Le 25 mai 2024, au cours d’un entretien avec François Mazet, envoyé spécial de Radio France Internationale (RFI), Robert Gamb, secrétaire général du PSF, indique que le PSF n’a pas déposé de plainte pour le meurtre de leur président du fait de menaces et d’intimidations constantes. Le lendemain de cette entrevue, des hommes agressent Robert Gamb devant son domicile. Son fils s’interpose. Touché par deux coups de couteau, le secrétaire général du PSF doit se rendre à l’hôpital pour recevoir des soins de première urgence.

Le 1er juin 2024, le média Tchad One rend public un rapport d’enquête de 45 pages sur les événements du 27 et 28 février 2024, réalisé par des proches de Yaya Dillo.

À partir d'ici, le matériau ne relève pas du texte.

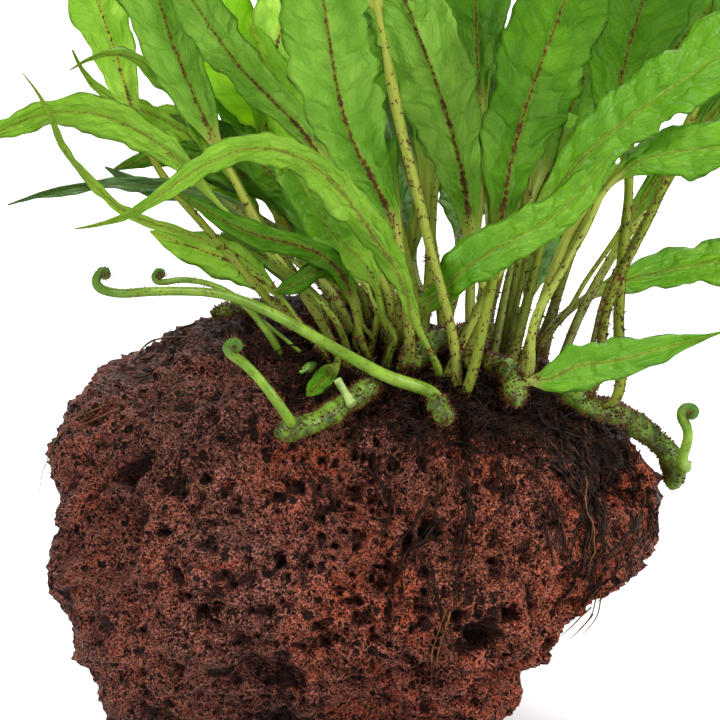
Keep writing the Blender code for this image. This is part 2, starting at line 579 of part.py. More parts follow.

Selon les auteurs du rapport, Yaya Dillo aurait été « assassiné » et les principaux commanditaires seraient « le président de la transition, Mahamat Idriss Déby, le directeur de cabinet civil à la présidence, Idriss Youssouf Boy, l’aide de camp du président et commandant du FIR, Ousman Adam Dicki et le délégué général de l’ANSE, Ismail Souleymane Lony ».

Ces informations n’ont fait l’objet d’aucun commentaire ni de dénégation de la part des autorités tchadiennes. Selon les auteurs du rapport, l’armée française aurait apporté un « appui décisif » avec l’utilisation de drones pour surveiller l’attaque du siège du PSF. Cette information n’a pas fait l’objet de démentis de la part des autorités françaises.